My biggest impression of the trip to Washington, DC was of the Lincoln Tunnel and then the New Jersey Turnpike. I had seen nothing like those growing up in Calcutta. I marveled at the roads, the lights and the occasional signs. Finally we reached DC.

By now it was quite late, especially remembering that I started this leg of my journey in late morning in London. But I had to do one last thing. I would have to call my father’s colleague to be picked up from the bus stand. I looked for a pay phone and found a bank of them in cubicles with doors of glass and shiny chrome. I even saw ladies seated and speaking in some of the booths.

Trouble was, when I tried to enter one of the empty booths, the door simply won’t open! I pushed on the right edge, and then on the left. The door remained stubbornly shut. Yet I could see people in some of them. It was eerie and unnerving.

Just as unexpectedly, the solution was revealed to me. A tall lady came in, walked to a booth, and pushed on the door at the shiny chrome spine at its center. Instantly, the glass panes on both sides folded and collapsed on each other, enabling a passage to enter into the cubicle. Voila!
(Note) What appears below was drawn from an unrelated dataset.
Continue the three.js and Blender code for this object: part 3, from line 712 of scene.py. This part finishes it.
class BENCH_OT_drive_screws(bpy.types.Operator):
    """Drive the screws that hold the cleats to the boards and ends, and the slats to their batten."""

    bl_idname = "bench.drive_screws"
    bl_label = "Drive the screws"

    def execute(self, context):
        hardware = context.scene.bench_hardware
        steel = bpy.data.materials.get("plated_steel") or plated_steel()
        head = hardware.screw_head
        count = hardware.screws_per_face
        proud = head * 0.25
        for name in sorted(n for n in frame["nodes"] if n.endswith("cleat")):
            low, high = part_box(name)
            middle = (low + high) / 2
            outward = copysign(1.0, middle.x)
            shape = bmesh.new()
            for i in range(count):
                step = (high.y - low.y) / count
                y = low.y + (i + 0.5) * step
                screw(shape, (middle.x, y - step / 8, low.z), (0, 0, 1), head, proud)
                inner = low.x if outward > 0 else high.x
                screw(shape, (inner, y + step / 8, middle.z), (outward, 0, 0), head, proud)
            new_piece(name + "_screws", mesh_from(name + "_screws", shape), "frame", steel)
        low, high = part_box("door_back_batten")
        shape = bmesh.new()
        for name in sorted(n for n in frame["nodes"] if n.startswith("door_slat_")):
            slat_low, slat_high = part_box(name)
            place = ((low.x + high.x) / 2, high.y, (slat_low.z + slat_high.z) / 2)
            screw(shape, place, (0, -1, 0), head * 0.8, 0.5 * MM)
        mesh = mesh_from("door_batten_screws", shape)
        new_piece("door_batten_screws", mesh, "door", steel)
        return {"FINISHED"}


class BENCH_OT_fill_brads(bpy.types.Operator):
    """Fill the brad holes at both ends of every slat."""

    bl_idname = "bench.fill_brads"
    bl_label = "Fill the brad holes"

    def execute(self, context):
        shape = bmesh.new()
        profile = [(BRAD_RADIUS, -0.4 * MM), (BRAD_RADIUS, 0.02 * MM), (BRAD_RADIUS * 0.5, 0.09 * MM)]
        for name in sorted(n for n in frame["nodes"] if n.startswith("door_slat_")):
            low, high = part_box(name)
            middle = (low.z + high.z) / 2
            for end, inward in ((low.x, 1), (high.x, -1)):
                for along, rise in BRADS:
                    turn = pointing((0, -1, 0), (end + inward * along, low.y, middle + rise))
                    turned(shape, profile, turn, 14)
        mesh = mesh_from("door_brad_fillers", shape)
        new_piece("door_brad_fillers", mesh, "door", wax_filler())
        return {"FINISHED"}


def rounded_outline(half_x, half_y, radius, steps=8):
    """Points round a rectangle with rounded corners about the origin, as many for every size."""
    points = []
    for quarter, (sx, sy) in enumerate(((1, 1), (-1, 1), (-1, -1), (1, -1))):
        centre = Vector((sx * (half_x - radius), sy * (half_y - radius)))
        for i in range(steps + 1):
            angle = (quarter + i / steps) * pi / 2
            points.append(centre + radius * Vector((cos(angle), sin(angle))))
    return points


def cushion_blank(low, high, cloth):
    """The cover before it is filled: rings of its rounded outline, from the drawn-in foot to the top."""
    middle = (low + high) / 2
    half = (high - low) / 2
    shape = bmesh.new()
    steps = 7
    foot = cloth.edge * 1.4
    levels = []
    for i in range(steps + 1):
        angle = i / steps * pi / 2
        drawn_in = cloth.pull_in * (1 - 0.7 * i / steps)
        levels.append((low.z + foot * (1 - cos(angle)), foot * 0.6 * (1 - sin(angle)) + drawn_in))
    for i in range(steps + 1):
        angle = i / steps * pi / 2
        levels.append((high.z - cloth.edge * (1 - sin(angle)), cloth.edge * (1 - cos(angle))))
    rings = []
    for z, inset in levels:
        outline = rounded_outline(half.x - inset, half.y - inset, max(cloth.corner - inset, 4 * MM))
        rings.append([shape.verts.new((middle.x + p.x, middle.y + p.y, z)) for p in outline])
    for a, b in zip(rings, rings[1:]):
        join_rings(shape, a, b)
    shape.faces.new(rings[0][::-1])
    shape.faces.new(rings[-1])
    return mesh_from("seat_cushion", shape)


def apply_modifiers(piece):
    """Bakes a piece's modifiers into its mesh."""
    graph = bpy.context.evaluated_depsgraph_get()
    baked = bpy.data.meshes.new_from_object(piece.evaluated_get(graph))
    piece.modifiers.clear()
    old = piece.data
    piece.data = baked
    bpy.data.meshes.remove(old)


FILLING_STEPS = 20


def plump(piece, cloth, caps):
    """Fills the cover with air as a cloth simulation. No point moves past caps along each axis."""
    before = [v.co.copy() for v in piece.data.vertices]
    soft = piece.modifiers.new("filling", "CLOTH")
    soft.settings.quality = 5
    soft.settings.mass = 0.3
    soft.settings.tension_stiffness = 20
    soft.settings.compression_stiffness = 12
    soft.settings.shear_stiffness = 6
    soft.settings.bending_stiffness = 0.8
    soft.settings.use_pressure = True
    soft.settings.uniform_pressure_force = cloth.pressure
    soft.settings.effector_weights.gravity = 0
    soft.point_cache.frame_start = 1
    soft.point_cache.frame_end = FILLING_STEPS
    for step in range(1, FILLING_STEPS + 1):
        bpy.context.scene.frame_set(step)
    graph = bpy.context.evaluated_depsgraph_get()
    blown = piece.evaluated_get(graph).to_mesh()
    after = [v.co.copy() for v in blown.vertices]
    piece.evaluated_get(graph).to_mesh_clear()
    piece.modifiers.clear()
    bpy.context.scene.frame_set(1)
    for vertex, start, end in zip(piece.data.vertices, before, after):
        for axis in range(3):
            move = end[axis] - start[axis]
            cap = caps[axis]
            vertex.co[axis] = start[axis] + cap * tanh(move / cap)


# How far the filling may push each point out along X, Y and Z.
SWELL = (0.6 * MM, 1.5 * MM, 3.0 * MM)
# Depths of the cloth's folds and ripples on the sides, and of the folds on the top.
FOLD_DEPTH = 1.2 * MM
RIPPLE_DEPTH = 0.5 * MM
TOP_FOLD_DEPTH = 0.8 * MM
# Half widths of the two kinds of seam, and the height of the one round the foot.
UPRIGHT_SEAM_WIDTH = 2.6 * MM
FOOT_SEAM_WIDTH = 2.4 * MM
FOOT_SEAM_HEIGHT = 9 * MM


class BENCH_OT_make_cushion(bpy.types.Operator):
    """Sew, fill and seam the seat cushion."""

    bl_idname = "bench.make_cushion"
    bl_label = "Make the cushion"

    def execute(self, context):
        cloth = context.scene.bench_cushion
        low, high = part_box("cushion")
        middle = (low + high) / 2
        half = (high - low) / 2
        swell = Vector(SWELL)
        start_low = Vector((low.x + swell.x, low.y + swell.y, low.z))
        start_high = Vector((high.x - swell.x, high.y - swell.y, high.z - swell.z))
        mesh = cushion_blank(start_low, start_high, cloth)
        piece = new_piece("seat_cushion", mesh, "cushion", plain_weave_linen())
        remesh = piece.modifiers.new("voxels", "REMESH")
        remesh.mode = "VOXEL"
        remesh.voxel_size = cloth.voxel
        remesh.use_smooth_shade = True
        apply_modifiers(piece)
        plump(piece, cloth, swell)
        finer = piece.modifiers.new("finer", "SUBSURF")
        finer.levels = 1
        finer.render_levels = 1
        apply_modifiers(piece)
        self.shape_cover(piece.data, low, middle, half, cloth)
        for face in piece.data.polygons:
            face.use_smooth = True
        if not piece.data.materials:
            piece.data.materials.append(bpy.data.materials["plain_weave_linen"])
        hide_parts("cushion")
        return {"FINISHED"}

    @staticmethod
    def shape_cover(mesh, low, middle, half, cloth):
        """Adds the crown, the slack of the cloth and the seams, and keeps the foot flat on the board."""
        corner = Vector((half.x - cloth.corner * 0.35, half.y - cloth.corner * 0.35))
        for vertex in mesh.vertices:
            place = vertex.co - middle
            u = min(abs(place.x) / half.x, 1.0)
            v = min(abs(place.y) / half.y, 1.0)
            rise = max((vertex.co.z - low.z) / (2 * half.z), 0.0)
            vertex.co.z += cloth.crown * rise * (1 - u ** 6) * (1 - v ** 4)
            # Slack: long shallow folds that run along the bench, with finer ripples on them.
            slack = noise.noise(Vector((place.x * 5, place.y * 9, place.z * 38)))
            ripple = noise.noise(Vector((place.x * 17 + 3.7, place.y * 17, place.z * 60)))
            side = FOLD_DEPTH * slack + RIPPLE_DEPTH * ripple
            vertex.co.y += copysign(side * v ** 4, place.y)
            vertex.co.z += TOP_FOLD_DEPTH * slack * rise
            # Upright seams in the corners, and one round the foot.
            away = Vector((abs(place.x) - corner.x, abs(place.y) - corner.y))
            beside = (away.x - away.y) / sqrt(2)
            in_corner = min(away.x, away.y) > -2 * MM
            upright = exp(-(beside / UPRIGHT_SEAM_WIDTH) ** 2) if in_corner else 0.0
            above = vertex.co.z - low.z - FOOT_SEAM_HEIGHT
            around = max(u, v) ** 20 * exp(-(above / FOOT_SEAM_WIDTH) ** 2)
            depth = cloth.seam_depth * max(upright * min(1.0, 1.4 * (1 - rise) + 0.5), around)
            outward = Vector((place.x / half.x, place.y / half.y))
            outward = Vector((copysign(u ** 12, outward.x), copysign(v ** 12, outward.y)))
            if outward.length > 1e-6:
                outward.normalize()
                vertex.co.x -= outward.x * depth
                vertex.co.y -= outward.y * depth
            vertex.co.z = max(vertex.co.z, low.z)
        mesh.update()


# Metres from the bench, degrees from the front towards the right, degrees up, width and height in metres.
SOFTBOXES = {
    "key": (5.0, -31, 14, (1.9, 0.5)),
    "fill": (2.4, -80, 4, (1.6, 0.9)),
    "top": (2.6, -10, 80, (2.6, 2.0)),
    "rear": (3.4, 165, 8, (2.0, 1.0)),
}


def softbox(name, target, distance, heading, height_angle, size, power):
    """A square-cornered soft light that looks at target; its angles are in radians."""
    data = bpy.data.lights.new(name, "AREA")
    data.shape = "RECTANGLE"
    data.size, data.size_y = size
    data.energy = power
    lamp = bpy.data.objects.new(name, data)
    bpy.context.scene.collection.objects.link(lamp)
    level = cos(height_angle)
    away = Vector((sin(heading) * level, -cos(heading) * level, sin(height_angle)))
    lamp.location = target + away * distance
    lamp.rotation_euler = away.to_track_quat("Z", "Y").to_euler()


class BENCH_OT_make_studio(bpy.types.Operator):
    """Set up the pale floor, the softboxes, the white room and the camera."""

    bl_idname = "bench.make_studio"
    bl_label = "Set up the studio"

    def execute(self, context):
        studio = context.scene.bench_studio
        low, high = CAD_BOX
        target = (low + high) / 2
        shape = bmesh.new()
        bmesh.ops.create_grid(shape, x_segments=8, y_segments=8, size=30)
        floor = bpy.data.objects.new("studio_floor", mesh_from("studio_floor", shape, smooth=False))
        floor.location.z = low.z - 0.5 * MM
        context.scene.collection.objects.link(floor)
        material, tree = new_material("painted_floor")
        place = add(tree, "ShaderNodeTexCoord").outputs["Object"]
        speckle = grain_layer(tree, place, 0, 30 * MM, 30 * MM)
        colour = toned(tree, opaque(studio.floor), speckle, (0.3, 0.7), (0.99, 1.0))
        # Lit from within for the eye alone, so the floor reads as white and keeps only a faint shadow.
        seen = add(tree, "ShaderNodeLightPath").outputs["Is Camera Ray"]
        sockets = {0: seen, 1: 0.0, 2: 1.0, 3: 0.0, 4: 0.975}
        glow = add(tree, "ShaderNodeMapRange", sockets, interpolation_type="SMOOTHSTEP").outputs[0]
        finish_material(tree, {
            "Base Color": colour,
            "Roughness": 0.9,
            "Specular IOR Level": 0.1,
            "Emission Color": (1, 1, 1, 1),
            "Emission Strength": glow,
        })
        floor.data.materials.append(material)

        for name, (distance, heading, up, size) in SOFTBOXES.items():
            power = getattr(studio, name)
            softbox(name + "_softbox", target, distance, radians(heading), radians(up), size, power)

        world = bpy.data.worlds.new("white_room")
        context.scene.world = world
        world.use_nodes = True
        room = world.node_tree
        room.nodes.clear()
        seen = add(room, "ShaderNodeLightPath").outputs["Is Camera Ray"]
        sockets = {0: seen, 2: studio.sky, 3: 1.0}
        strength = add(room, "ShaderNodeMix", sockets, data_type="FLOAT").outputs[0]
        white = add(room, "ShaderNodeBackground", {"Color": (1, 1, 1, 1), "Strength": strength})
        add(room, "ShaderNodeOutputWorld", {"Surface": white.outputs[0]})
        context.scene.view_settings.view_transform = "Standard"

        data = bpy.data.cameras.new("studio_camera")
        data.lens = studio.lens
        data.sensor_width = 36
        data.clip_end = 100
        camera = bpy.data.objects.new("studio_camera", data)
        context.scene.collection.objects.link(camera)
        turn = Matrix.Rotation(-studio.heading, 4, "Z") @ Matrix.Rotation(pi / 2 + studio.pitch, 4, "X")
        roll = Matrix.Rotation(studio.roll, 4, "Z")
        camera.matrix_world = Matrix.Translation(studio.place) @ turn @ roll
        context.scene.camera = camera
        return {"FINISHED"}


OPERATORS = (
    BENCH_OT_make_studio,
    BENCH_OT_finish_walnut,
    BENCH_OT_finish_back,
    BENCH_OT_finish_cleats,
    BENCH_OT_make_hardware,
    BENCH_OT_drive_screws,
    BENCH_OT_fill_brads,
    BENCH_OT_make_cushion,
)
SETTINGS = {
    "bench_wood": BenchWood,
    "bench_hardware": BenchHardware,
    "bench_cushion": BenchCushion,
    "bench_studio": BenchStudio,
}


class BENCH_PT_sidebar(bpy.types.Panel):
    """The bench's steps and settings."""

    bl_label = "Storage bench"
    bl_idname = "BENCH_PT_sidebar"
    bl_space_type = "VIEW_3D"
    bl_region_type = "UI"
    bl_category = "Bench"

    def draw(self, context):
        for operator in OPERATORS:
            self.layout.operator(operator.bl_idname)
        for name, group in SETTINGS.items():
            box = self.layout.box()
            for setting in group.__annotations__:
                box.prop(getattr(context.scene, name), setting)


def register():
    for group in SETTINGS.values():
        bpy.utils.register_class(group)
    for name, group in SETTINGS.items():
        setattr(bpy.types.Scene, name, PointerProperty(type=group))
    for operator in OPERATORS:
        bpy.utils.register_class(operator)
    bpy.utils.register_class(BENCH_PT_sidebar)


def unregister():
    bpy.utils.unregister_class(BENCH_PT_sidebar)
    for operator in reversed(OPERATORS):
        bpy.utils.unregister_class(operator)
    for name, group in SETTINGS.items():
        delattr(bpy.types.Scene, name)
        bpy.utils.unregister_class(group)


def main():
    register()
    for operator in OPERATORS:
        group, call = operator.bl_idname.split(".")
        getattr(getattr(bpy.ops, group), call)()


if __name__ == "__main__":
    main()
The next morning, my father's friend drove me to the University of Maryland at College Park and dropped me off on the campus amongst a sea of unknown faces. Bewildered, I looked for and found some fellow countrymen. They gave me directions to the apartment of one Bengali graduate student of physics whose name I was given in Calcutta. I walked across the campus with some effort, the 20-kg suitcase in tow, and knocked on the door of this unknown person. His wife opened the door but, the way she is fond of telling me, I brushed her aside and walked right in, as if with blinders on, loudly calling out the name of the gentleman. She teases me about my rudeness to this day, but the lovely couple took me under their wings, and thus began my life as a foreign graduate student in the States.